Directions: Quote only the lines from the line containing "points = [vertex.co" to the line containing "before = set(bpy.data.objects)", with both of those lines included, please, exactly as written.

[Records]
□ □ □ □

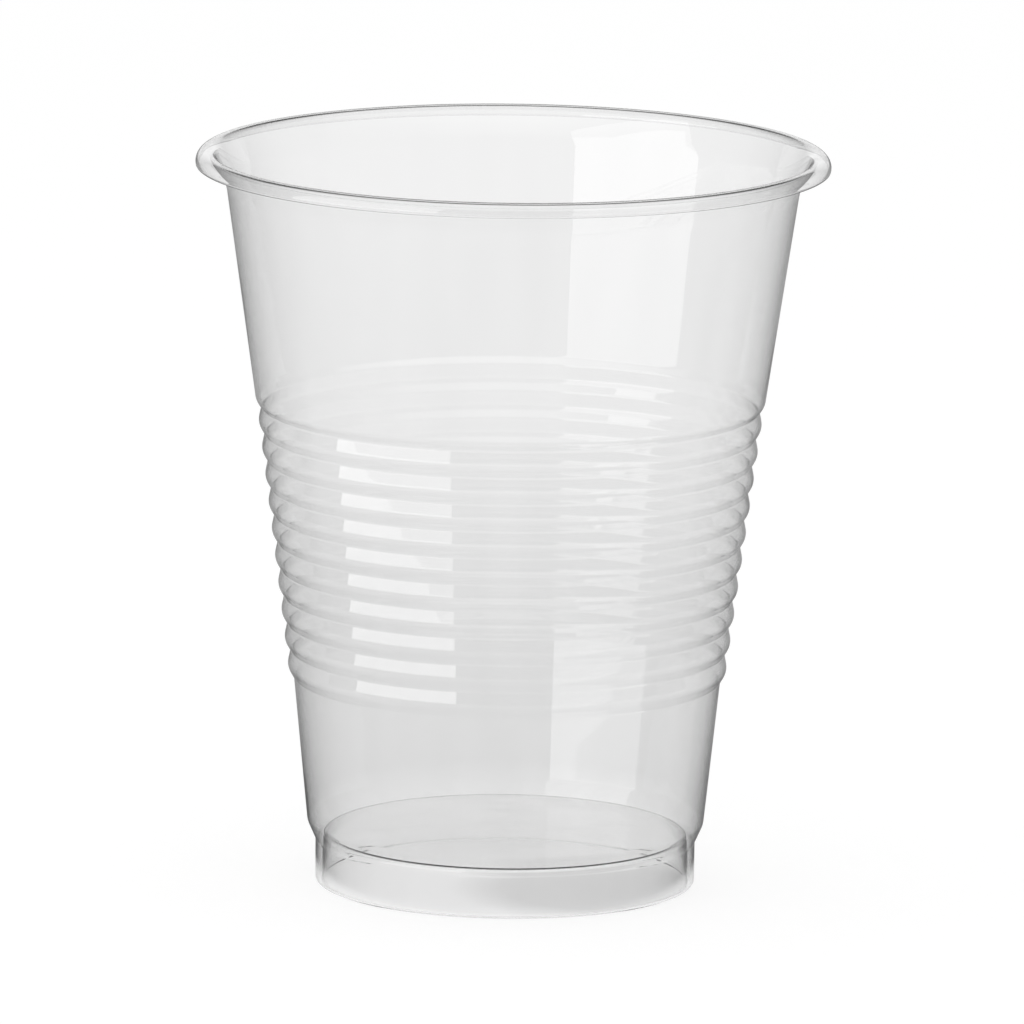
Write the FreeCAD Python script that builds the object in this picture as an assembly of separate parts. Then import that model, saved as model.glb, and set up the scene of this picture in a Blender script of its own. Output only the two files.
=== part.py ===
# Disposable drinking cup, thermoformed as one thin sheet of clear plastic.
#
# Millimetres. The cup stands on z = 0 with its axis on Z, and the origin is the middle of the
# ring that it rests on. The sheet is drawn once, as the line of its outside in the plane of X
# and Z, from the middle of the floor out to the end of the rolled rim. The wall is then laid on
# the inner side of that line with mitred corners, and the section is turned about the axis.

import FreeCAD, Part
import math
import os

# Overall sizes
rim_diameter = 70.0
cup_height = 81.8
wall = 0.2

# Rolled rim: the sheet is curled over outwards by about half a turn
curl_diameter = 2.4
curl_turn = 170.0
neck_drop = 3.7
neck_inset = 3.4
neck_round = 4.0

# Ribbed band: a stack of rings, each one narrower than the ring above. A ring swells from its
# lower valley to a crest and leans in again, more gently, to the valley above it.
rib_count = 10
rib_pitch = 3.04
rib_narrowing = 0.386
rib_crest = 0.68
rib_crest_height = 1.3
ribs_bottom = 22.9
upper_step = 0.64
upper_step_height = 0.8

# Smooth lower wall and the shoulder that a stacked cup stops on
lower_wall_lean = 0.102
shoulder_height = 2.1
shoulder_width = 0.93
shoulder_round = 2.0
shoulder_hollow = 0.7

# Foot: a narrow folded ring that stands on a flat, with the floor raised inside it up to the
# height of the shoulder
foot_diameter = 42.1
foot_height = 4.7
foot_round = 0.4
foot_flat = 0.3
foot_fold_round = 0.25
foot_fold_lean = 0.1
floor_height = 5.3
floor_round = 0.4


def point(radius, height):
    return FreeCAD.Vector(radius, 0, height)


def tangent_length(before, corner, after, bend_radius):
    """How far from a corner an arc of bend_radius meets the two straight runs beside it."""
    turn = (corner - before).getAngle(after - corner)
    return bend_radius * math.tan(turn / 2)


def bend_arc(before, corner, after, bend_radius):
    """The arc that rounds a corner, tangent to the runs on both sides."""
    to_before = (before - corner).normalize()
    to_after = (after - corner).normalize()
    reach = tangent_length(before, corner, after, bend_radius)
    half_angle = to_before.getAngle(to_after) / 2
    to_centre = (to_before + to_after).normalize()
    centre_distance = bend_radius / math.sin(half_angle)
    start = corner + to_before * reach
    middle = corner + to_centre * (centre_distance - bend_radius)
    end = corner + to_after * reach
    return Part.Arc(start, middle, end)


def sheet_line(corners):
    """Edges through corners given as (radius, height, bend radius), with round bends."""
    places = [point(radius, height) for radius, height, bend_radius in corners]
    edges = []
    run_start = places[0]
    for i in range(1, len(corners) - 1):
        bend_radius = corners[i][2]
        run_end = places[i]
        next_start = places[i]
        if bend_radius > 0:
            arc = bend_arc(places[i - 1], places[i], places[i + 1], bend_radius)
            run_end = arc.StartPoint
            next_start = arc.EndPoint
        edges.append(Part.LineSegment(run_start, run_end).toShape())
        if bend_radius > 0:
            edges.append(arc.toShape())
        run_start = next_start
    edges.append(Part.LineSegment(run_start, places[-1]).toShape())
    return edges


def foot_corners():
    """Floor, fold of the foot and foot wall, from the axis outwards."""
    foot_radius = foot_diameter / 2
    flat_outer = foot_radius - foot_round
    flat_inner = flat_outer - foot_flat
    fold_inner = flat_inner - foot_fold_round
    floor_edge = fold_inner - foot_fold_lean
    return [
        (0, floor_height, 0),
        (floor_edge, floor_height, floor_round),
        (fold_inner, 0, foot_fold_round),
        (foot_radius, 0, foot_round),
        (foot_radius, foot_height, shoulder_hollow),
    ]


def body_corners():
    """Shoulder, lower wall and ribbed band, from the foot wall upwards."""
    radius = foot_diameter / 2 + shoulder_width
    height = foot_height + shoulder_height
    corners = [(radius, height, shoulder_round)]
    radius += lower_wall_lean * (ribs_bottom - height)
    height = ribs_bottom
    corners.append((radius, height, 0))
    for rib in range(rib_count):
        corners.append((radius + rib_crest, height + rib_crest_height, 0))
        radius += rib_narrowing
        height += rib_pitch
        corners.append((radius, height, 0))
    corners.append((radius + upper_step, height + upper_step_height, 0))
    return corners


def curl_edges(neck):
    """The neck's last straight run and the curl that it is tangent to.

    Returns the point where they meet and the arc. The arc is the sheet's outside, which ends up
    inside the bead, so its radius is smaller than the bead's by the wall.
    """
    curl_radius = curl_diameter / 2
    centre = point(rim_diameter / 2 - curl_radius, cup_height - curl_radius)
    line_radius = curl_radius - wall
    to_centre = centre - neck
    swing = math.asin(line_radius / to_centre.Length)
    direction = math.atan2(to_centre.z, to_centre.x) + swing
    run = math.sqrt(to_centre.Length ** 2 - line_radius ** 2)
    start = neck + point(math.cos(direction), math.sin(direction)) * run
    start_angle = math.atan2(start.z - centre.z, start.x - centre.x)

    def on_curl(turned):
        angle = start_angle - math.radians(turned)
        return centre + point(math.cos(angle), math.sin(angle)) * line_radius

    return start, Part.Arc(start, on_curl(curl_turn / 2), on_curl(curl_turn))


def make_cup():
    neck_radius = rim_diameter / 2 - neck_inset
    neck_height = cup_height - neck_drop
    curl_start, curl = curl_edges(point(neck_radius, neck_height))
    corners = foot_corners() + body_corners()
    corners.append((neck_radius, neck_height, neck_round))
    corners.append((curl_start.x, curl_start.z, 0))
    outside_line = Part.Wire(sheet_line(corners) + [curl.toShape()])
    section = outside_line.makeOffset2D(wall, join=2, fill=True, openResult=True)
    return section.revolve(FreeCAD.Vector(0, 0, 0), FreeCAD.Vector(0, 0, 1), 360)


os.makedirs("parts", exist_ok=True)
cup = make_cup()
cup.exportStep("parts/cup.step")
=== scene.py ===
import math

import bmesh
import bpy
from mathutils import Matrix, Vector


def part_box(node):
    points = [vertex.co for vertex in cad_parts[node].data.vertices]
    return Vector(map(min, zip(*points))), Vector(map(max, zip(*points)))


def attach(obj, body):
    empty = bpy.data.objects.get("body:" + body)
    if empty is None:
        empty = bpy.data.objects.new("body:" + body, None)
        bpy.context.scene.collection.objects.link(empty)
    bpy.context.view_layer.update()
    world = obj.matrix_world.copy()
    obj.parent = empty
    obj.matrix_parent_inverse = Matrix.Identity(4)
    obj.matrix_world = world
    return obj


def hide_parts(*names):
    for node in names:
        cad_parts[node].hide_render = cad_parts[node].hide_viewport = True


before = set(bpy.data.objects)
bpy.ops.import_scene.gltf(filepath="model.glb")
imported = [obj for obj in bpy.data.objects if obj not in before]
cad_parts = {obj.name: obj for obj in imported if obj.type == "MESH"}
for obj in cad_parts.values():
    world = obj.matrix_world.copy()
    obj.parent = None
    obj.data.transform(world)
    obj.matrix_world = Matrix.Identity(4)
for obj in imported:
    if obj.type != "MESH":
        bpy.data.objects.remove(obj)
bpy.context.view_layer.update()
cup_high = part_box("cup")[1]

# All sizes are in metres. Most repeat the part's own, and the rim and the height come from the
# frame. The rim's wall and the rounds of the rings are the visual model's, and so is the corner of
# a crest, which lies further out because its round takes some of it away. The section is a line of
# (radius, height) points on the sheet's outside.
MM = 0.001
RIM_RADIUS = cup_high.x
CUP_HEIGHT = cup_high.z
WALL = 0.2 * MM
RIM_WALL = 0.34 * MM

CURL_RADIUS = 1.2 * MM
CURL_TURN = math.radians(170)
NECK_DROP = 3.7 * MM
NECK_INSET = 3.4 * MM
NECK_ROUND = 4.0 * MM

RIB_COUNT = 10
RIB_PITCH = 3.04 * MM
RIB_INSET = 0.386 * MM
RIB_CREST = 0.75 * MM
RIB_CREST_HEIGHT = 1.25 * MM
RIB_CREST_ROUND = 1.5 * MM
RIB_VALLEY_ROUND = 0.35 * MM
RIBS_BOTTOM = 22.9 * MM
RIBS_BOTTOM_RADIUS = 23.62 * MM
UPPER_WALL_STEP = 0.64 * MM
UPPER_WALL_STEP_HEIGHT = 0.8 * MM

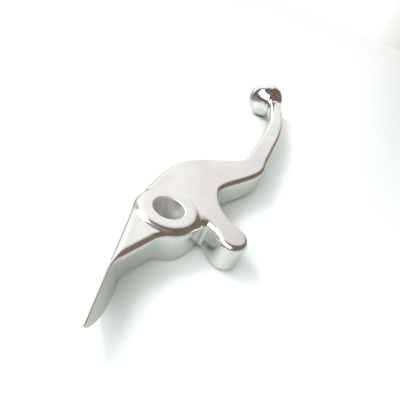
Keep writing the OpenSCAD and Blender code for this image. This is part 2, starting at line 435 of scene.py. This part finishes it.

□ □ □ □

Worked solution:
    points = [vertex.co for vertex in cad_parts[node].data.vertices]
    return Vector(map(min, zip(*points))), Vector(map(max, zip(*points)))


def attach(obj, body):
    empty = bpy.data.objects.get("body:" + body)
    if empty is None:
        empty = bpy.data.objects.new("body:" + body, None)
        bpy.context.scene.collection.objects.link(empty)
    bpy.context.view_layer.update()
    world = obj.matrix_world.copy()
    obj.parent = empty
    obj.matrix_parent_inverse = Matrix.Identity(4)
    obj.matrix_world = world
    return obj


def hide_parts(*names):
    for node in names:
        cad_parts[node].hide_render = cad_parts[node].hide_viewport = True


before = set(bpy.data.objects)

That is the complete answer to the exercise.